- _WHAT NEEDS TO BE DONE_
Output the full listing word for word.

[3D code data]
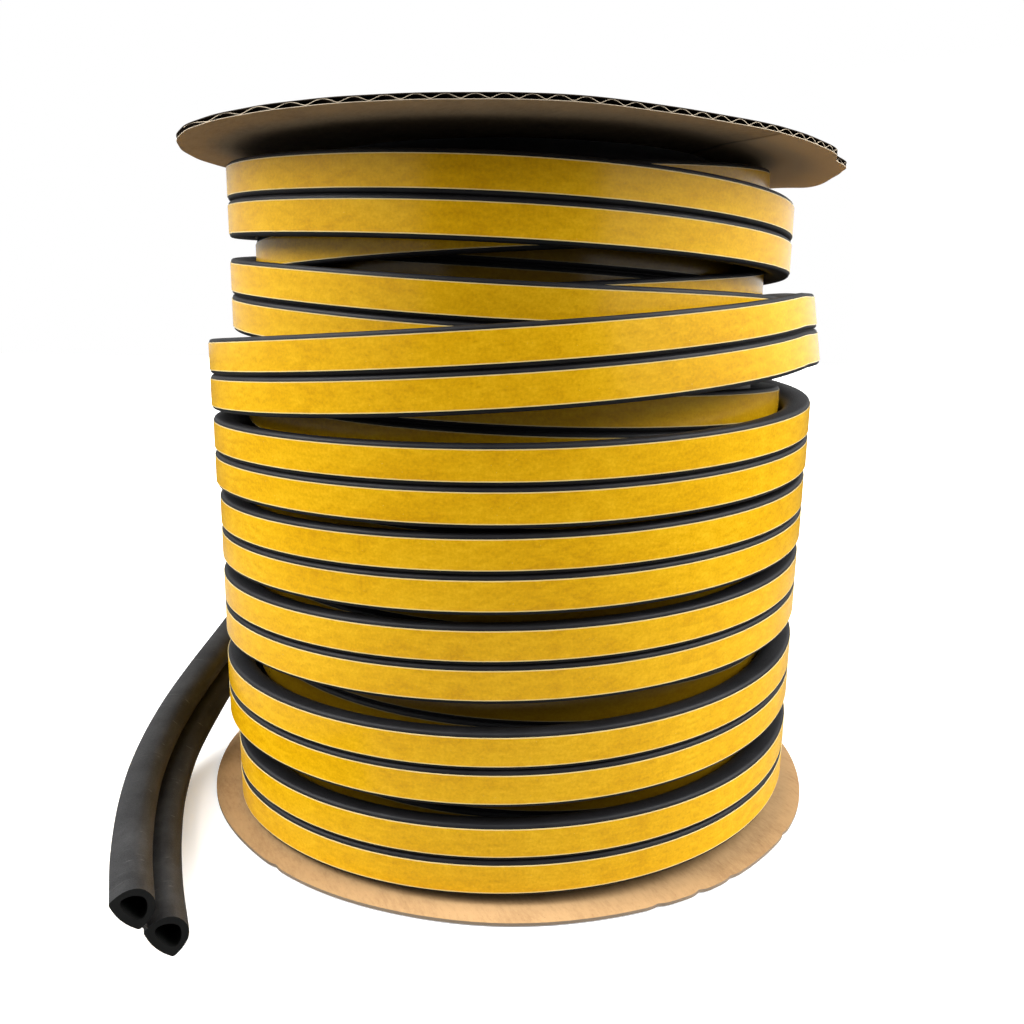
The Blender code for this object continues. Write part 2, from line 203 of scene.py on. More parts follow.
# Light: how bright the studio is all round, low down, high up at each side and overhead.
# Pairs are where a change begins and ends, as a part of a unit direction.
ROUND_LIGHT = 0.25
LOW_LIGHT = 0.8
LOW_LEFT = 0.4
LOW_HEIGHTS = (0.30, 0.20)
LOW_SIDES = (-0.4, 0.4)
SIDE_LIGHT = 17.0
SIDE_BEHIND = 0.25
SIDE_TIGHTNESS = 10.0
SIDE_HEIGHTS = (0.20, 0.48)
SIDE_TOPS = (0.88, 1.0)
SIDE_DEPTHS = (-0.15, 0.25)
TOP_LIGHT = 0.7
FRONT_EDGES = (-0.84, -0.80)
FRONT_SHARE = 0.05

# Floor
FLOOR_SIZE = 3.0
FLOOR_DROP = 0.0002
FLOOR_SHOWN = 0.92
FLOOR_GLOW = 0.3
NEAR_BOUNCE = 0.20
FAR_BOUNCE = 0.04
BOUNCE_REACH = (0.35, 0.60)

# Colours. A painted shade gives where along the strip the paper begins and ends to be painted darker, for
# the shade on turns deep in the gaps, and what is left of its colour.
PAPER_TONES = ((0.38, (0.66, 0.33, 0.002)), (0.50, (0.80, 0.43, 0.003)), (0.62, (0.92, 0.54, 0.012)))
PAPER_SPECK = (0.95, 0.80, 0.35)
PAPER_EDGE = (0.95, 0.80, 0.42)
PAPER_SHADE = (0.004, 0.003, 0.001)
NO_PAINTED_SHADE = (0, 1, 1)
# Painted shade on the liner of the third and second layers: painted darker from 2 m to 4.8 m along the
# strip, down to 0.22 of its colour, for the shade deep in the lower gaps.
COVERED_PAINTED_SHADE = (2.0, 4.8, 0.22)
# Painted shade on the fourth layer's liner: painted darker all along, to 0.30 of its colour, for the shade
# under the top board.
DEEP_PAINTED_SHADE = (-0.01, 0.0, 0.30)
RUBBER_TINT = (0.008, 0.008, 0.009)
HANDLED_TINT = (0.013, 0.013, 0.0135)
# Near-black for the cut ends, and painted shade on the walls inside the loose end's hollow.
CUT_AND_HOLLOW_SHADE_TINT = (0.0020, 0.0022, 0.0020)
HANDLED_DUST = 0.16
SMEAR = (0.13, 0.13, 0.13)
DUST_SPECK = (0.28, 0.28, 0.27)
SCUFF = (0.30, 0.30, 0.29)
KRAFT_TOP = ((0.40, 0.285, 0.165), (0.32, 0.22, 0.125))
KRAFT_BOTTOM = ((0.38, 0.235, 0.108), (0.29, 0.172, 0.077))
CUT_EDGE = (0.72, 0.60, 0.44)
# Painted shade for the inside of the top board and its wavy sheet, where shadow falls between the facings.
BOARD_INSIDE_SHADE = (0.060, 0.042, 0.028)
WORN_EDGE = (0.30, 0.23, 0.16)
TUBE_TONES = ((0.35, (0.30, 0.19, 0.10)), (0.5, (0.42, 0.28, 0.15)), (0.65, (0.50, 0.34, 0.19)))
TUBE_SEAM = (0.12, 0.07, 0.04)
SEAM_PITCH = 0.11


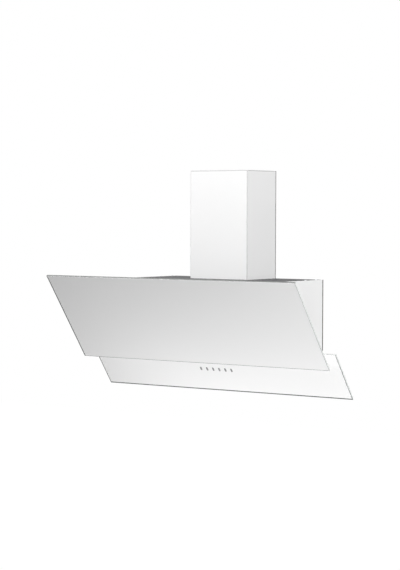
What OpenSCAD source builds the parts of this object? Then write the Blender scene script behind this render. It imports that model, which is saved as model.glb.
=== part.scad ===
// Inclined two-pane chimney hood for a wall. Millimetres, degrees.
// Origin: on the wall, centred, at the height of the two securing screws. +X right, +Y into the wall, +Z up.

/* [Glass panes] */
// Width of both panes
glass_w = 900; // [700:10:1100]
// Thickness of both panes
glass_t = 6; // [4:0.5:8]
// Ground chamfer round the edges of the panes
glass_arris = 0.8; // [0.4:0.1:1.2]
// Lean of the panes from the vertical, in degrees
glass_tilt = 36; // [29:1:43]
// Height of the upper pane along its slope
upper_glass_h = 318; // [260:1:380]
// Height of the lower pane along its slope
lower_glass_h = 170; // [140:1:205]
// From the front face of the upper pane back to the front face of the lower one
glass_step = 53; // [44:1:64]
// Overlap of the two panes along the slope
glass_lap = 15; // [10:1:20]
// Rise of the upper pane's top edge above the body
glass_rise = 6.5; // [5:0.5:8]

/* [Body] */
// Width of the box body
body_w = 552; // [450:2:660]
// Height of the body's top above the securing screws
body_top = 60; // [50:1:72]
// Depth of the body at its underside
bottom_depth = 121; // [100:0.5:146]
// Thickness of the body's sheet steel
sheet_t = 1; // [0.8:0.1:1.2]
// Width of the folded flanges
flange_w = 14; // [11:1:17]
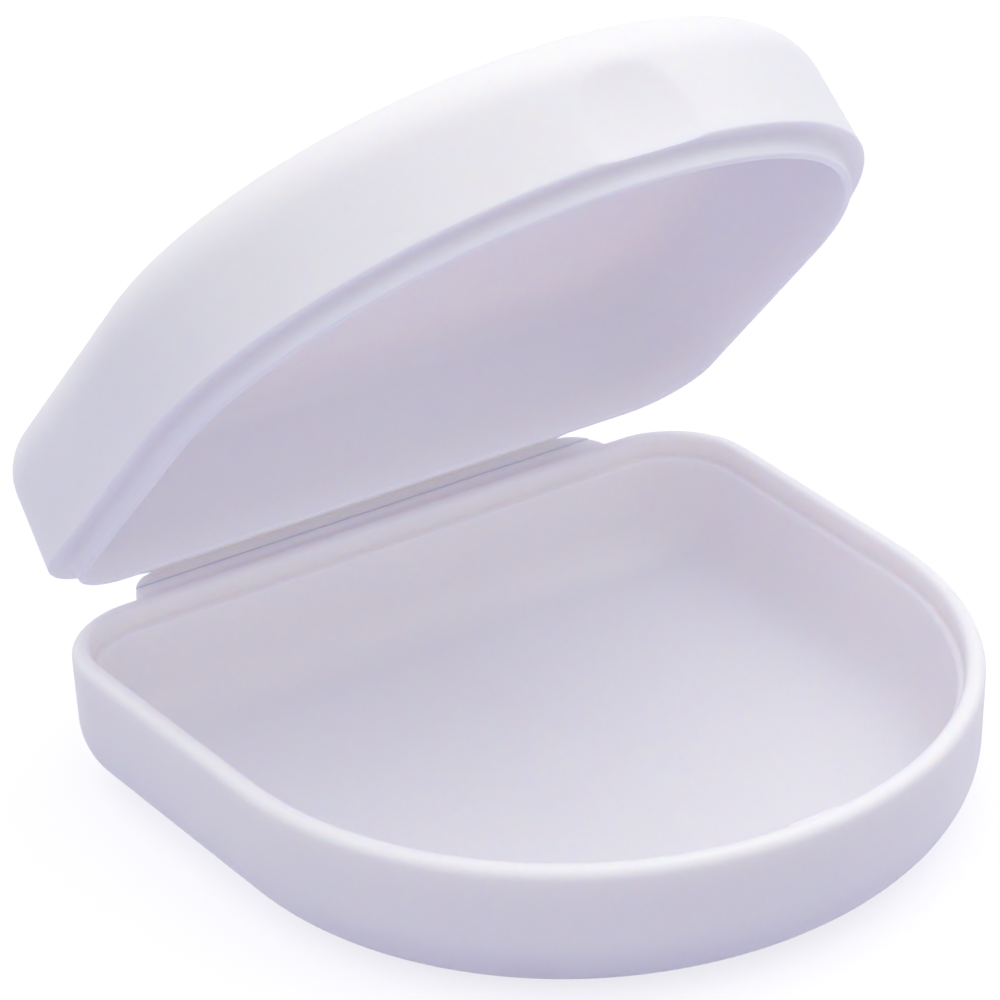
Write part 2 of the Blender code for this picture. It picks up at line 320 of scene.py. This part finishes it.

- _SOLUTION TO THE PROBLEM_
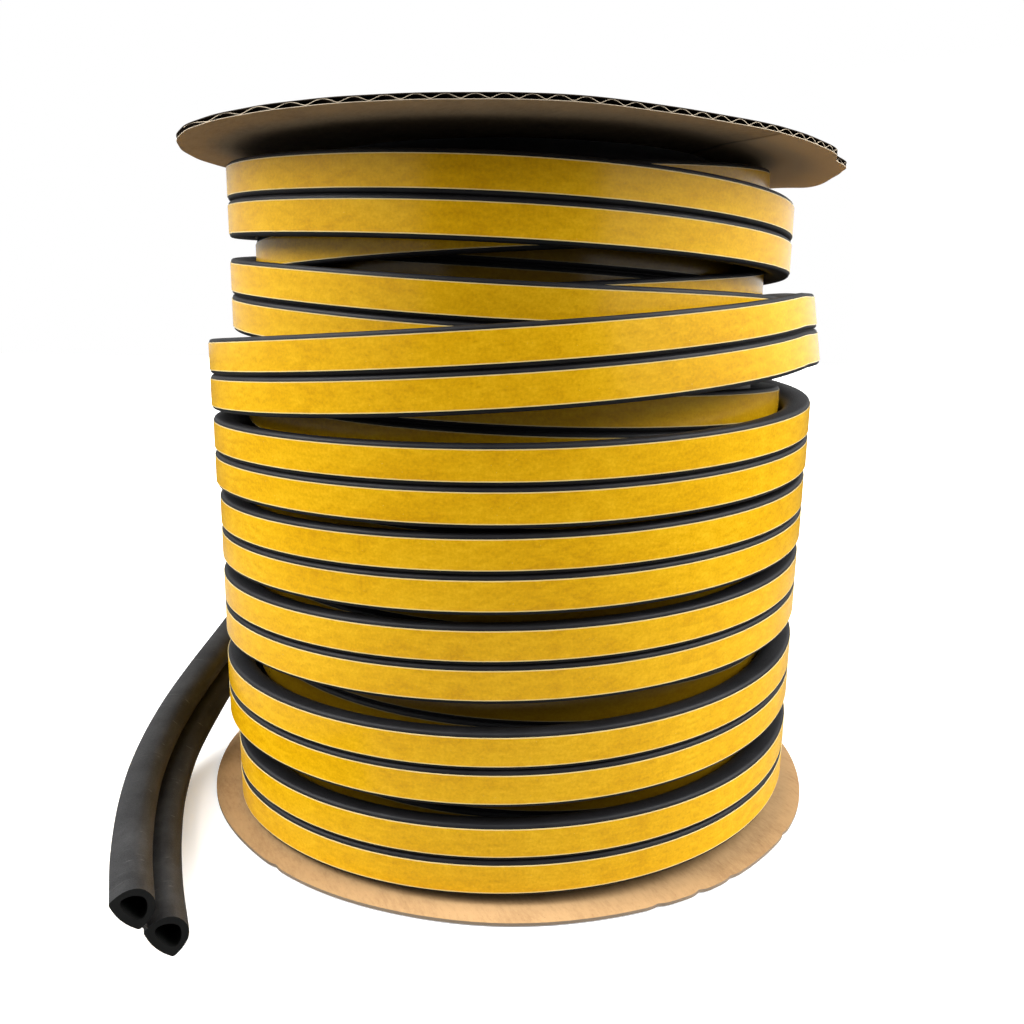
The Blender code for this object continues. Write part 2, from line 203 of scene.py on. More parts follow.
# Light: how bright the studio is all round, low down, high up at each side and overhead.
# Pairs are where a change begins and ends, as a part of a unit direction.
ROUND_LIGHT = 0.25
LOW_LIGHT = 0.8
LOW_LEFT = 0.4
LOW_HEIGHTS = (0.30, 0.20)
LOW_SIDES = (-0.4, 0.4)
SIDE_LIGHT = 17.0
SIDE_BEHIND = 0.25
SIDE_TIGHTNESS = 10.0
SIDE_HEIGHTS = (0.20, 0.48)
SIDE_TOPS = (0.88, 1.0)
SIDE_DEPTHS = (-0.15, 0.25)
TOP_LIGHT = 0.7
FRONT_EDGES = (-0.84, -0.80)
FRONT_SHARE = 0.05

# Floor
FLOOR_SIZE = 3.0
FLOOR_DROP = 0.0002
FLOOR_SHOWN = 0.92
FLOOR_GLOW = 0.3
NEAR_BOUNCE = 0.20
FAR_BOUNCE = 0.04
BOUNCE_REACH = (0.35, 0.60)

# Colours. A painted shade gives where along the strip the paper begins and ends to be painted darker, for
# the shade on turns deep in the gaps, and what is left of its colour.
PAPER_TONES = ((0.38, (0.66, 0.33, 0.002)), (0.50, (0.80, 0.43, 0.003)), (0.62, (0.92, 0.54, 0.012)))
PAPER_SPECK = (0.95, 0.80, 0.35)
PAPER_EDGE = (0.95, 0.80, 0.42)
PAPER_SHADE = (0.004, 0.003, 0.001)
NO_PAINTED_SHADE = (0, 1, 1)
# Painted shade on the liner of the third and second layers: painted darker from 2 m to 4.8 m along the
# strip, down to 0.22 of its colour, for the shade deep in the lower gaps.
COVERED_PAINTED_SHADE = (2.0, 4.8, 0.22)
# Painted shade on the fourth layer's liner: painted darker all along, to 0.30 of its colour, for the shade
# under the top board.
DEEP_PAINTED_SHADE = (-0.01, 0.0, 0.30)
RUBBER_TINT = (0.008, 0.008, 0.009)
HANDLED_TINT = (0.013, 0.013, 0.0135)
# Near-black for the cut ends, and painted shade on the walls inside the loose end's hollow.
CUT_AND_HOLLOW_SHADE_TINT = (0.0020, 0.0022, 0.0020)
HANDLED_DUST = 0.16
SMEAR = (0.13, 0.13, 0.13)
DUST_SPECK = (0.28, 0.28, 0.27)
SCUFF = (0.30, 0.30, 0.29)
KRAFT_TOP = ((0.40, 0.285, 0.165), (0.32, 0.22, 0.125))
KRAFT_BOTTOM = ((0.38, 0.235, 0.108), (0.29, 0.172, 0.077))
CUT_EDGE = (0.72, 0.60, 0.44)
# Painted shade for the inside of the top board and its wavy sheet, where shadow falls between the facings.
BOARD_INSIDE_SHADE = (0.060, 0.042, 0.028)
WORN_EDGE = (0.30, 0.23, 0.16)
TUBE_TONES = ((0.35, (0.30, 0.19, 0.10)), (0.5, (0.42, 0.28, 0.15)), (0.65, (0.50, 0.34, 0.19)))
TUBE_SEAM = (0.12, 0.07, 0.04)
SEAM_PITCH = 0.11


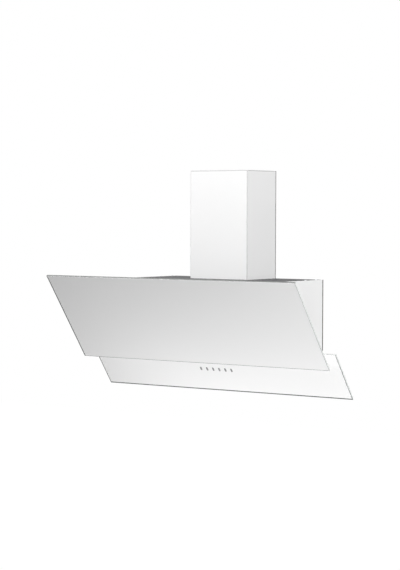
What OpenSCAD source builds the parts of this object? Then write the Blender scene script behind this render. It imports that model, which is saved as model.glb.
=== part.scad ===
// Inclined two-pane chimney hood for a wall. Millimetres, degrees.
// Origin: on the wall, centred, at the height of the two securing screws. +X right, +Y into the wall, +Z up.

/* [Glass panes] */
// Width of both panes
glass_w = 900; // [700:10:1100]
// Thickness of both panes
glass_t = 6; // [4:0.5:8]
// Ground chamfer round the edges of the panes
glass_arris = 0.8; // [0.4:0.1:1.2]
// Lean of the panes from the vertical, in degrees
glass_tilt = 36; // [29:1:43]
// Height of the upper pane along its slope
upper_glass_h = 318; // [260:1:380]
// Height of the lower pane along its slope
lower_glass_h = 170; // [140:1:205]
// From the front face of the upper pane back to the front face of the lower one
glass_step = 53; // [44:1:64]
// Overlap of the two panes along the slope
glass_lap = 15; // [10:1:20]
// Rise of the upper pane's top edge above the body
glass_rise = 6.5; // [5:0.5:8]

/* [Body] */
// Width of the box body
body_w = 552; // [450:2:660]
// Height of the body's top above the securing screws
body_top = 60; // [50:1:72]
// Depth of the body at its underside
bottom_depth = 121; // [100:0.5:146]
// Thickness of the body's sheet steel
sheet_t = 1; // [0.8:0.1:1.2]
// Width of the folded flanges
flange_w = 14; // [11:1:17]
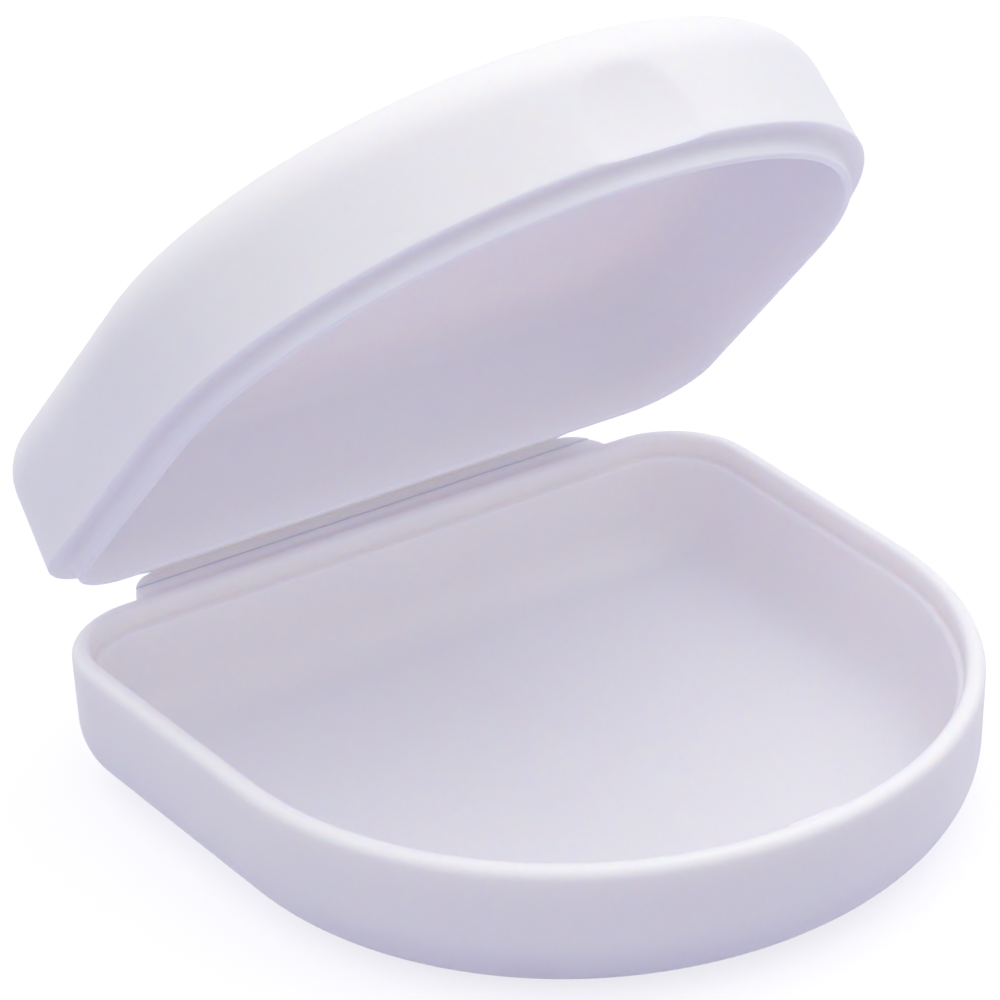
Write part 2 of the Blender code for this picture. It picks up at line 320 of scene.py. This part finishes it.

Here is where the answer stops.